Perplexity: Basic evaluation criterion of a language model - does it __prefer good sentences to bad ones__?
- assign __higher probability__ to __"real"__ or __frequently observed__ sentences than to __"ungrammatical"__ or __"rarely observed sentences"__



A language model $\mathcal M$'s perplexity over the word series $\mathbf w = \langle w_1,\dots, w_n\rangle$ is:

$$\mathbf{PP}_{\mathcal M}(\mathbf w) = \sqrt[n]{\frac{1}{P_{\mathcal M}(\mathbf w)}}$$

With the chain rule can be rewritten as:

$$\mathbf{PP}_{\mathcal M}(\mathbf w) = {\sqrt[n]{\frac{1}{P_{\mathcal M}(w_1)}\cdot \frac{1}{P_{\mathcal M}(w_2 \vert w_1 )}\cdot \frac{1}{P_{\mathcal M}(w_3\vert w_1, w_2)}\cdot\dots\cdot \frac{1}{P_{\mathcal M}(w_n\vert w_1,\dots, w_{n-1})}}}$$

which is exactly the __geometric mean__ of the __reciprocals of the conditional probabilities__ of all __words in the corpus__.
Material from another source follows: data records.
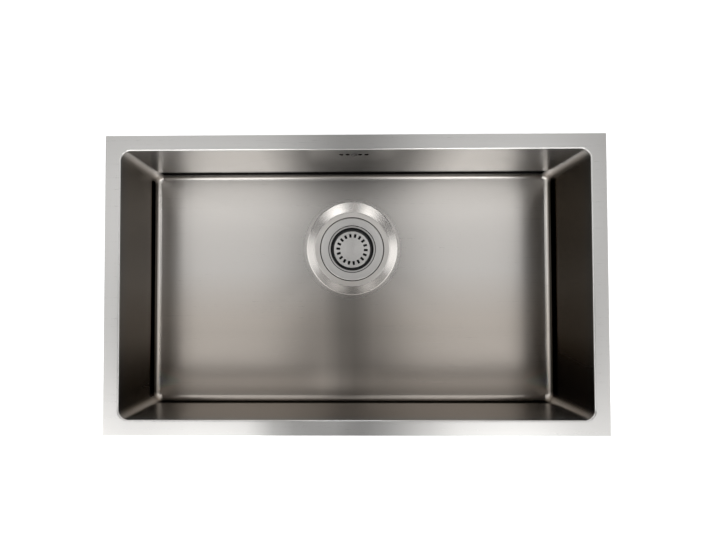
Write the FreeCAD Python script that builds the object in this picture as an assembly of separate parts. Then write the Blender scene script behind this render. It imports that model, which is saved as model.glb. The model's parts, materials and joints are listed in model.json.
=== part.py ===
# Undermount kitchen sink with a 3 1/2 inch basket-strainer waste and an overflow.
#
# All sizes are in millimetres. The origin is the middle of the bowl's opening on the top of
# the flange. +X runs along the bowl to the right, +Y to the rear wall with the overflow
# holes, and +Z is up.
import FreeCAD, Part
import math
import os
from FreeCAD import Placement, Rotation, Vector

# Bowl, pressed and folded from one sheet
BOWL_LENGTH = 700.0
BOWL_WIDTH = 400.0
BOWL_DEPTH = 200.0
SHEET = 1.2
FLANGE_WIDTH = 23.0
CORNER_RADIUS = 14.0  # upright corners of the bowl, on the inside
FLOOR_RADIUS = 10.0  # bend between walls and floor, on the inside
LIP_RADIUS = 2.5  # bend between flange and walls, on the top
FLOOR_FALL = 3.0  # fall of the floor to the drain
LEVEL_STRIP = 4.0  # level strip between the floor bend and the cross-breaks

# Drain recess in the floor
DRAIN_TO_REAR = 132.0  # rear wall to the drain's axis
RECESS_MOUTH_DIAMETER = 162.0
RECESS_FLAT_DIAMETER = 132.0
RECESS_DROP = 4.0  # below the point where the cross-breaks would meet
RECESS_BEND = 5.0
WASTE_HOLE_DIAMETER = 90.0

# Overflow holes in the rear wall
OVERFLOW_DEPTH = 33.0  # below the flange's top
OVERFLOW_PITCH = 9.7
OVERFLOW_HOLE_DIAMETER = 6.5
HOLES_PER_SIDE = 2  # to the left and to the right of the screw

# Clearances
FIT = 0.1  # radial gap of pieces that are screwed or plugged together
EDGE_GAP = 0.3  # the dish's turned-down edge above the recess
GLIDE = 0.3  # basket to the dish round it

# Strainer dish
DISH_DIAMETER = 112.0
DISH_SHEET = 1.0
DISH_EDGE_BEVEL = 1.2
STEP_DIAMETER = 83.6  # step in the dish's flange round the throat
STEP_HEIGHT = 1.6
THROAT_DIAMETER = 75.0
THROAT_DEPTH = 13.0  # from the dish's top to the shoulder below the throat
CHAMBER_DIAMETER = 70.0
CHAMBER_TAPER = 1.0  # on the radius
CHAMBER_BEVEL = 3.0  # between the chamber and the dish's floor
DISH_DEPTH = 28.0
DISH_SLOTS = 10
DISH_SLOT_START = 12.0  # from the axis
DISH_SLOT_END = 23.0
DISH_SLOT_WIDTH = 5.0

# Seals of the waste
DISH_SEAL_THICKNESS = 2.0
DISH_SEAL_OUTER_DIAMETER = 108.0
DISH_SEAL_INNER_DIAMETER = 93.0
WASTE_SEAL_THICKNESS = 3.0
WASTE_SEAL_OUTER_DIAMETER = 110.0
WASTE_SEAL_INNER_DIAMETER = 92.0

# Waste body
BODY_FLANGE_DIAMETER = 112.0
BODY_FLANGE_THICKNESS = 4.0
CUP_DIAMETER = 92.0
CUP_WALL = 3.0
CUP_HEIGHT = 45.0  # from the body's top to where the funnel begins
FUNNEL_HEIGHT = 9.0
OUTLET_DIAMETER = 47.8  # over the 1 1/2 inch thread
OUTLET_LENGTH = 26.0
OUTLET_WALL = 3.4
GUSSETS = 8
GUSSET_THICKNESS = 2.5
GUSSET_HEIGHT = 12.0
GUSSET_REACH = 8.0
SPIDER_ARMS = 3
SPIDER_THICKNESS = 3.0
SPIDER_HEIGHT = 15.0
BOSS_DIAMETER = 20.0
BOSS_HEIGHT = 20.0
BOSS_GAP = 4.0  # between the dish's floor and the boss

# Clamp screw and its insert
CLAMP_DIAMETER = 8.0
CLAMP_LENGTH = 19.0
CLAMP_HEX = 14.0  # across flats
CLAMP_HEX_HEIGHT = 5.0
CLAMP_NECK_DIAMETER = 12.4
CLAMP_HEAD_HEIGHT = 12.0
SOCKET_DIAMETER = 8.4
SOCKET_DEPTH = 10.0
INSERT_DIAMETER = 14.0
INSERT_LENGTH = 14.0

# Basket
BASKET_SHEET = 0.8
CAP_DIAMETER = 67.0
CAP_DROP = 7.0  # from the dish's top to the cap's top
CAP_HEIGHT = 11.0
CAP_BEVEL = 1.6
CAP_SLOTS = 18
CAP_SLOT_CENTRE = 24.8  # from the axis
CAP_SLOT_LENGTH = 6.6
CAP_SLOT_WIDTH = 3.8
CAP_FIRST_SLOT = 97.0  # degrees from +X
RING_HEIGHT = 3.8
RING_BEVEL = 0.8
RING_DROP = 1.8  # from the cap's top to the ring's top
STEM_DIAMETER = 7.6
STEM_ENTRY = 8.0  # length of the stem in the socket
GRIP_WIDTH = 2.0
GRIP_GROOVE = 0.8
GRIP_SETBACK = 2.0  # from the stem's end
STOPPER_RIM_DIAMETER = 58.0
STOPPER_RIM_INNER_DIAMETER = 50.0
STOPPER_SHEET = 2.5
STOPPER_CROWN_DIAMETER = 26.0
STOPPER_LIFT = 1.5  # from the clamp screw's head to the stopper

# Overflow housing behind the wall
HOUSING_LENGTH = 60.0
HOUSING_HEIGHT = 24.0
HOUSING_WALL = 2.5
HOUSING_BEVEL = 5.0
OVERFLOW_SEAL_THICKNESS = 2.0
SPIGOT_LENGTH = 16.0
OVERFLOW_SCREW_DIAMETER = 5.0
OVERFLOW_SCREW_LENGTH = 14.0
SCREW_HEAD_DIAMETER = 9.2
SCREW_HEAD_HEIGHT = 2.4
SCREW_HEAD_BEVEL = 1.0
OVERFLOW_BOSS_DIAMETER = 12.0
OVERFLOW_INSERT_DIAMETER = 8.0
OVERFLOW_INSERT_LENGTH = 10.0

# Overflow hose and its two unions
HOSE_BORE = 16.0
HOSE_ROOT_DIAMETER = 18.4
HOSE_CREST_DIAMETER = 22.4
CUFF_DIAMETER = 19.6
CUFF_LENGTH = 14.0
COLLAR_THICKNESS = 2.0
UNION_THREAD_DIAMETER = 22.0
UNION_WASHER_THICKNESS = 2.0
NUT_DIAMETER = 26.0
NUT_GRIP = 1.0  # height of the grip ribs
NUT_GRIP_WIDTH = 3.0
NUT_GRIPS = 8
NUT_LIP = 2.0
NUT_THREAD_LENGTH = 9.0
NUT_TO_WALL = 1.2
HOSE_BEND_RADIUS = 40.0
RIB_PITCH = 8.6  # evened out so that the ribs fill the hose
RIB_CREST = 2.6  # width of a rib at its crest
RIB_FLANK = 1.6  # run of each flank along the hose
INLET_DROP = 29.0  # from the body's top to the hose inlet's axis
INLET_REACH = 64.0  # from the drain's axis to the end of the inlet

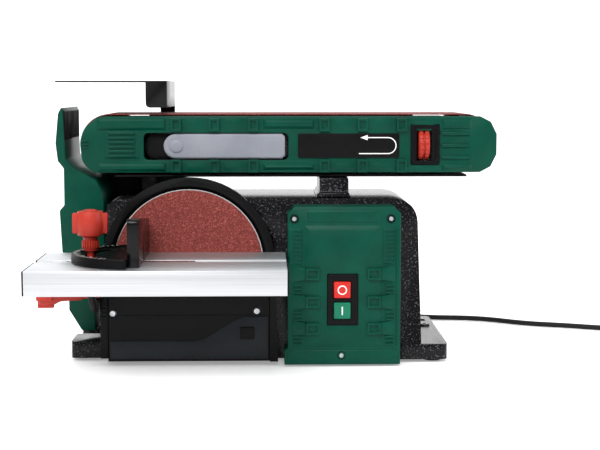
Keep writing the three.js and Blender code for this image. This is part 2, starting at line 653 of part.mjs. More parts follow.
// ---------- dust hood ----------
function dustHood() {
  const wall = outline([
    [-131, 258],
    [-134, 252],
    [-137, 222],
    [-135, 204],
    [-129, 196.4],
    [-129, 158.6],
    [-134, 153],
    [-132, 110],
    [-126, 104],
    [-126, 50],
    [-113, 28.5],
    [-99, 28.5],
    [-99, 110],
    [-88.5, 118],
    [-88.5, 160],
    [-90, 172],
    [-96, 184],
    [-118, 196],
    [-127, 206],
    [-129, 258],
  ]);
  const cavity = outline([
    [-122, 60],
    [-103, 60],
    [-103, 112],
    [-92, 120],
    [-92, 160],
    [-100, 178],
    [-125, 178],
  ]);
  return cut(
    plateAlongY(wall, 37, 149),
    plateAlongY(cavity, 41, 150),
  );
}
add(base, "dust_hood", dustHood(), greenPlastic);
const PORT = { x: -112, z: 140, r: 17, y1: 190 };
const hoodBack = cut(
  box(-127, -91, 149.3, 152, 64, 176),
  alongY(rod(PORT.r + GAP, 140, 160, 32)).translate(PORT.x, 0, PORT.z),
);
add(base, "hood_back", hoodBack, blackPlastic);

// ---------- rest post for the arm ----------
const postShape = join(
  box(POST.x0, POST.x1, 30, 120, BASE.top + GAP, POST.top),
  plateAlongY(
    outline([[129, BASE.top + GAP], [165, BASE.top + GAP], [POST.x1, 172], [POST.x0, 172]]),
    26,
    124,
  ),
);
add(base, "arm_post", postShape, hammeredPaint);

// ---------- origin ----------
const extent = new THREE.Box3().setFromObject(machine);
const centre = extent.getCenter(new THREE.Vector3());
machine.position.set(-centre.x, -centre.y, 0);

// ---------- mains lead ----------
const CORD_R = 3;
const GLAND = { x: 215, y0: BASE.y1 + GAP, y1: 182, z: 27.5 };
const COIL = { x: 524, y: 202, meanR: 36, z0: 1.6, top: 13.6 };
const lead = assembly(machine, 0, 0, 0);
const glandProfile = [[0, 0], [8, 0], [8, 4], [5.6, 6], [4, GLAND.y1 - GLAND.y0], [0, GLAND.y1 - GLAND.y0]];
add(lead, "cord_gland", alongY(turned(glandProfile, 24)), blackRubber, [GLAND.x, GLAND.y0, GLAND.z]);

// From the gland down to the bench, round the back of the foot and away to the right.
const CORD_ROUTE = [
  [215, 182.4, 27.5],
  [215, 188, 27.4],
  [215, 196, 25.6],
  [215, 204, 21.4],
  [215, 211, 15],
  [215, 218, 8.8],
  [215, 226, 4.5],
  [215.3, 234, 3.3],
  [217.4, 243, 3.2],
  [222, 250.2, 3.2],
  [228.6, 256, 3.2],
  [236.8, 259.6, 3.2],
  [248, 260, 3.2],
  [266, 256, 3.2],
  [284, 252, 3.2],
  [304, 249.6, 3.2],
  [324, 245.4, 3.2],
  [345, 236, 3.2],
  [366, 221, 3.2],
  [386, 208.5, 3.2],
  [406, 200.5, 3.2],
  [430, 192, 3.2],
  [456, 180.6, 3.2],
  [480, 170.4, 3.5],
  [502, 163.4, 4.1],
  [513, 161.2, 4.5],
];
const COIL_OUTER_R = COIL.meanR + CORD_R * 3;
const TAIL = [
  [COIL.x + COIL_OUTER_R - CORD_R, COIL.y + 23, 10.5],
  [COIL.x + COIL_OUTER_R - CORD_R, COIL.y + 30, 13],
  [COIL.x + COIL_OUTER_R - CORD_R, COIL.y + 38, 16.5],
  [COIL.x + COIL_OUTER_R - CORD_R, COIL.y + 46, 18.6],
];
function cordTube(route, steps) {
  const section = new THREE.Shape();
  section.absarc(0, 0, CORD_R, 0, Math.PI * 2, false);
  const path = new THREE.CatmullRomCurve3(route.map((p) => new THREE.Vector3(...p)));
  return new THREE.ExtrudeGeometry(section, { extrudePath: path, steps, curveSegments: 5, bevelEnabled: false });
}
const coilSpace = rod(COIL_OUTER_R + GAP, 0, COIL.top + 2, 48).translate(COIL.x, COIL.y, 0);
const plugSpace = box(COIL.x, COIL.x + 90, COIL.y + 44, COIL.y + 90, 0, 40);
add(lead, "cord", cut(cordTube(CORD_ROUTE, 34), coilSpace), blackRubber);
add(lead, "cord_tail", cut(cordTube(TAIL, 4), coilSpace, plugSpace), blackRubber);
const coilRing = ring(COIL.meanR - CORD_R * 3, COIL_OUTER_R, COIL.z0, COIL.top, 48);
add(lead, "cord_coil", coilRing, blackRubber, [COIL.x, COIL.y, 0]);

// Hook-and-loop tie round the coil's turns, at its left side.
const tieX = COIL.x - COIL.meanR;
const tieHalf = CORD_R * 3 + 3;
const cordTie = cut(
  box(tieX - tieHalf, tieX + tieHalf, COIL.y - 7, COIL.y + 7, 0.3, COIL.top + 1.3),
  box(tieX - tieHalf + 1, tieX + tieHalf - 1, COIL.y - 8, COIL.y + 8, 1.3, COIL.top + GAP),
);
add(lead, "cord_tie", cordTie, blackPlastic);

const PLUG = { y: COIL.y + 44 + GAP, z: 18.6 };
const plugProfile = [[0, 0], [4.6, 0], [6.5, 16], [10, 20], [15.5, 26], [18.4, 32], [18.4, 52], [0, 52]];
const pins = [-9.5, 9.5].map((x) => alongY(rod(2.4, 51, 71, 16)).translate(x, 0, 0));
const plug = join(alongY(turned(plugProfile, 32)), ...pins);
add(lead, "mains_plug", plug, blackRubber, [COIL.x + COIL_OUTER_R - CORD_R, PLUG.y, PLUG.z]);

export default machine;
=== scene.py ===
# %% [markdown]
# # A bench belt and disc sander, dressed in Blender
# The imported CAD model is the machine's skeleton: every size and place below is read from it or counted
# in millimetres from the centre of the sanding disc's face. Blender adds what a mould, a paint shop and
# an abrasive maker add to that skeleton: ribs, clips, soft edges, grain, screws and a real mains lead.

# %% Load the frame
from math import cos, hypot, pi, radians, sin

import bmesh
import bpy
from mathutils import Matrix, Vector


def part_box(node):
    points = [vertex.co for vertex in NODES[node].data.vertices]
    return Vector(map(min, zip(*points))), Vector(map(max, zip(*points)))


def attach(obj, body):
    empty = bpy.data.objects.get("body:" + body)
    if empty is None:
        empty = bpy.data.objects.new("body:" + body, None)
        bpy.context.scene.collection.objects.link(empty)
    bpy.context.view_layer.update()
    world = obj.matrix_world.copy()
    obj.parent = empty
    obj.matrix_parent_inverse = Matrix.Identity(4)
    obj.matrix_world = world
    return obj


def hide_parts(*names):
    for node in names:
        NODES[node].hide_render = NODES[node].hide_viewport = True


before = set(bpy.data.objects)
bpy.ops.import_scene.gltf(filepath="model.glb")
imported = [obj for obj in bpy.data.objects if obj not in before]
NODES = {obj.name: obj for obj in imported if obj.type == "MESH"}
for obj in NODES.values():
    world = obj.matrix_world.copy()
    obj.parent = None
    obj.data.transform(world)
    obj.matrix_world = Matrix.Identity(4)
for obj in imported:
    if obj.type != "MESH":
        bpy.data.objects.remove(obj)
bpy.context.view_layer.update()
MM = 0.001

# %% [markdown]
# The disc is what a woodworker lines everything up with, so its face is the zero of every measure: x is
# counted from its axis, y from its abrasive face and z from the bench. One function turns millimetres
# counted this way into a point of the frame.

# %% Millimetres from the disc
disc_low, disc_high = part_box("abrasive_disc")
ZERO = Vector(((disc_low.x + disc_high.x) / 2, disc_low.y, 0))


def at(x, y, z):
    """A point given in millimetres from the disc, in the frame's metres."""
    return ZERO + Vector((x, y, z)) * MM


def extent(node):
    """Lowest and highest corner of a CAD node in millimetres from the disc."""
    low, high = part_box(node)
    return (low - ZERO) / MM, (high - ZERO) / MM


DISC_Z = (extent("abrasive_disc")[0].z + extent("abrasive_disc")[1].z) / 2
print("disc axis stands", round(DISC_Z, 1), "mm over the bench")

# %% [markdown]
# The camera stands a little over a metre and a third in front of the machine, level with the top of the
# belt, and looks slightly down: a long lens, which keeps the arm's lines straight.

# %% Camera
EYE = (77.8, -1340.0, 280.0)
PITCH_DOWN = 5.9
YAW_RIGHT = 1.45
LENS = 80.6

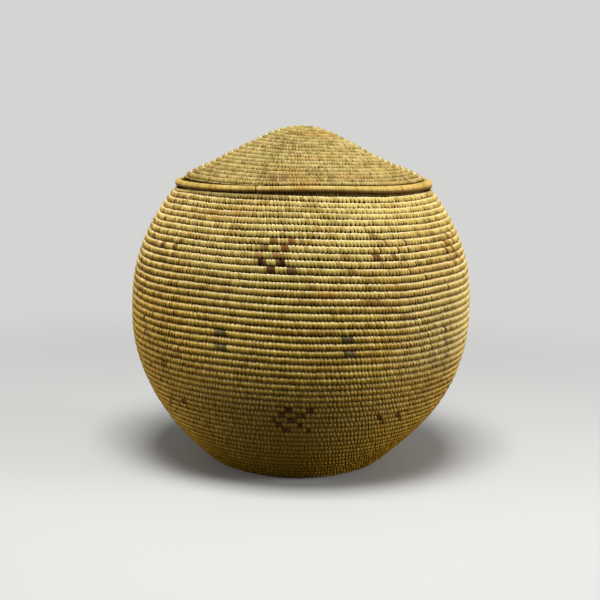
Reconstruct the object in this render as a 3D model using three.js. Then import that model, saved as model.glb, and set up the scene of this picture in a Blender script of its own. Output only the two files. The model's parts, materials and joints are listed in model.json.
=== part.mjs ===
import * as THREE from "three";

// A round lidded basket in coiled grass work. A thin bundle of grass is wound round and round,
// from the middle of the base up to the mouth, and every round is sewn to the one before it.
// The lid is a second coil, wound outwards from its peak, with a thicker edge and an inner collar.
// Millimetres, +Z up, origin at the middle of the underside.

// The coil
const courseHeight = 5.05;
const wallThickness = 5;
const grooveDepth = 1.1;
const crownFlatShare = 0.48;
const seamGap = 0.3;
const startTurns = 1.5;
const tipShare = 0.2;
const stepsPerTurn = 30;
const footFlatShare = 0.56;

// The body's outline
const baseRadius = 63.8;
const heelSlope = 38.2;
const heelRadius = 9;
const heelFullness = 0.29;
const bellyRadius = 127.8;
const bellyHeight = 116.9;
const lowerFullness = 0.49;
const upperFullness = 0.25;
const mouthRadius = 95.4;
const mouthHeight = 209.8;
const shoulderSlope = 50.8;
const shoulderFullness = 0.55;

// The lid's outline
const lidOverhang = 0.6;
const lidRise = 41.6;
const lidPeakWidth = 19.5;
const lidEdgeSlope = 25.5;
const lidSlopeLength = 54;
const edgeCoilRadius = 3.3;
const edgeCoilSides = 8;

// The collar inside the lid, which keeps it on the mouth
const collarTurns = 2;
const collarClearance = 1.5;

// Where the rounds end: past its high point the last round of the body thins out over half a turn,
// round the back, so that the mouth stays nearly level. The lid's edge closes at the front, a
// little to the left.
const mouthTaperTurns = 0.5;
const bodyHighPoint = THREE.MathUtils.degToRad(-72);
const lidSeam = THREE.MathUtils.degToRad(-108);

// How the coil is sewn up in runs, counted in courses from the middle of the base or of the lid
const baseCourses = 11.5;
const heelCourses = 9.5;
const bandCourses = 9.5;
const mouthCourses = 2;
const lidCrownCourses = 9.5;

const straw = new THREE.MeshStandardMaterial({ color: 0xcdb469, roughness: 0.62, metalness: 0 });
const paleStraw = new THREE.MeshStandardMaterial({ color: 0xd9c47e, roughness: 0.6, metalness: 0 });
const darkStraw = new THREE.MeshStandardMaterial({ color: 0xa88c46, roughness: 0.7, metalness: 0 });

const fullTurn = 2 * Math.PI;
const radians = THREE.MathUtils.degToRad;

// An outline is a path in the half plane of radius and height. side says on which hand of the
// path the outer surface lies: -1 on the right hand, +1 on the left.
function outline(curves, side) {
  const path = new THREE.CurvePath();
  curves.forEach((curve) => path.add(curve));
  const length = path.getLength();
  const nearby = 0.01;
  return {
    length,
    at(distance, depth) {
      const here = THREE.MathUtils.clamp(distance, nearby, length - nearby);
      const before = path.getPoint((here - nearby) / length);
      const after = path.getPoint((here + nearby) / length);
      const along = after.clone().sub(before).normalize();
      const point = path.getPoint(THREE.MathUtils.clamp(distance / length, 0, 1));
      return new THREE.Vector2(point.x + side * along.y * depth, point.y - side * along.x * depth);
    },
  };
}

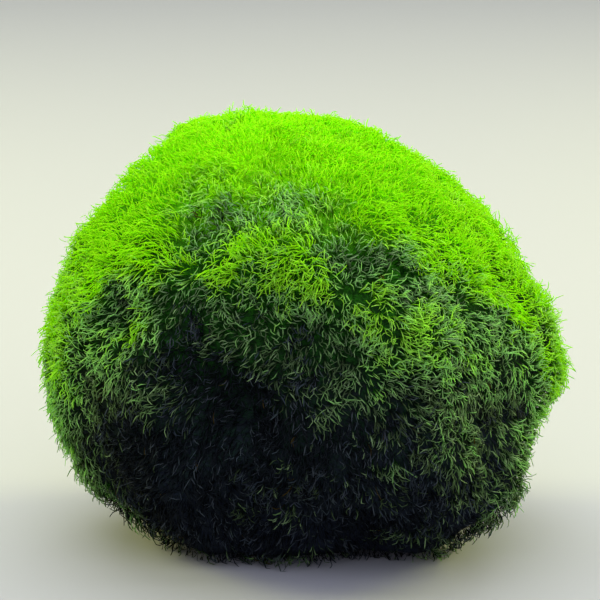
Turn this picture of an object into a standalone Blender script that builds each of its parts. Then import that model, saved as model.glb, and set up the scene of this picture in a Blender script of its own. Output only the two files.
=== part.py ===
"""Marimo moss ball: one living ball of branched green alga, resting on the small flat spot that its own weight presses.

Run with: blender --background --python part.py
Units are metres and +Z is up. The origin is on the flat spot, under the middle of the ball. The side that is
seen in the photograph faces -Y.
"""

import math
import random

import bmesh
import bpy
from mathutils import Vector, noise

# Driving dimensions of the whole ball, to the tips of its tufts
WIDTH = 0.0520
DEPTH = 0.0498
HEIGHT = 0.0420

# The plain form: a dome above the widest level and a sagging, fuller bowl below it
WIDEST_LEVEL = 0.0172
MAIN_RADIUS = 0.0246
DEPTH_SHARE = 0.965
TOP_RISE = HEIGHT - WIDEST_LEVEL
BOTTOM_DROP = 0.0180
TOP_FULLNESS = 1.97
BOTTOM_FULLNESS = 2.9
LEAN = -0.08

# Lobes and hollows that the clumps of filaments make: direction, height in metres and spread in degrees
LOBES = (
    ((1.00, -0.05, 0.00), 0.0024, 13.0),
    ((-1.00, 0.10, 0.05), 0.0008, 20.0),
    ((-0.99, -0.04, -0.10), 0.0006, 12.0),
    ((-0.50, -0.10, 0.88), 0.0018, 17.0),
    ((-0.64, 0.08, 0.77), -0.0038, 10.0),
    ((-0.88, -0.10, 0.42), 0.0002, 14.0),
    ((0.70, -0.06, 0.71), -0.0014, 13.0),
    ((0.44, -0.88, -0.16), 0.0022, 25.0),
    ((-0.24, -0.86, -0.44), -0.0026, 16.0),
    ((0.18, -0.72, -0.67), -0.0022, 17.0),
    ((-0.74, -0.64, -0.06), 0.0013, 18.0),
    ((0.90, -0.06, -0.42), -0.0044, 16.0),
    ((0.30, -0.66, 0.62), 0.0009, 16.0),
    ((-0.10, -0.82, 0.42), -0.0009, 12.0),
    ((-0.45, -0.72, 0.52), 0.0006, 12.0),
    ((0.55, 0.80, 0.20), 0.0013, 20.0),
    ((-0.45, 0.86, -0.12), 0.0015, 22.0),
    ((0.05, 0.90, 0.44), -0.0012, 14.0),
    ((-0.60, 0.55, 0.58), 0.0010, 17.0),
    ((0.10, 0.88, -0.46), -0.0016, 14.0),
)

# Unevenness of the mat between the lobes
SWELL_HEIGHT = 0.0010
SWELL_SCALE = 3.1
RUFFLE_HEIGHT = 0.0005
RUFFLE_SCALE = 7.5
PATTERN_SHIFT = Vector((3.1, 7.7, 1.3))

# Tufts: short pointed clumps of filament tips that stand out of the mat and lean the way the water combs them
TUFT_HEIGHT = 0.0019
LEAST_TUFT = 0.45
TUFT_SHARE = 0.42
TUFT_DROOP = 0.30
TUFT_SWIRL = 0.55
SWIRL_SCALE = 1.9
TUFT_STRAY = 0.0003
MAT_ROUGHNESS = 0.0004
TUFTS_FADE_BELOW = 0.0030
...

In case of a __bigram model__ this is further simplified to:
$$\mathbf{PP}_{\mathcal M}(\mathbf w) = \sqrt[n]{\frac{1}{P_{\mathcal M}(w_1)}\cdot \frac{1}{P_{\mathcal M}(w_2 \vert w_1 )}\cdot \frac{1}{P_{\mathcal M}(w_3\vert w_2)}\cdot\dots\cdot \frac{1}{P_{\mathcal M}(w_n\vert w_{n-1})}}$$

The lower the perplexity the better (it means that our model deemed the actuall observed sequence as more likely)

#### Connection to cross-entropy

Taking the logarithm of perplexity, with a few simple steps of algebraic manipulations we can see that the result is 

$$
\frac{1}{n} (-\log(P_{\mathcal M}(w_1)) + -\log(P_{\mathcal M}(w_2 \vert w_1 ))+ -\log(P_{\mathcal M}(w_3\vert w_1, w_2)) + \dots  + -\log(P_{\mathcal M}(w_n\vert w_1,\dots, w_{n-1}))
$$

which is the average cross-entropy per word. A simple consequence: minimizing cross-entropy one also minimizes the model's perplexitiy on the training data.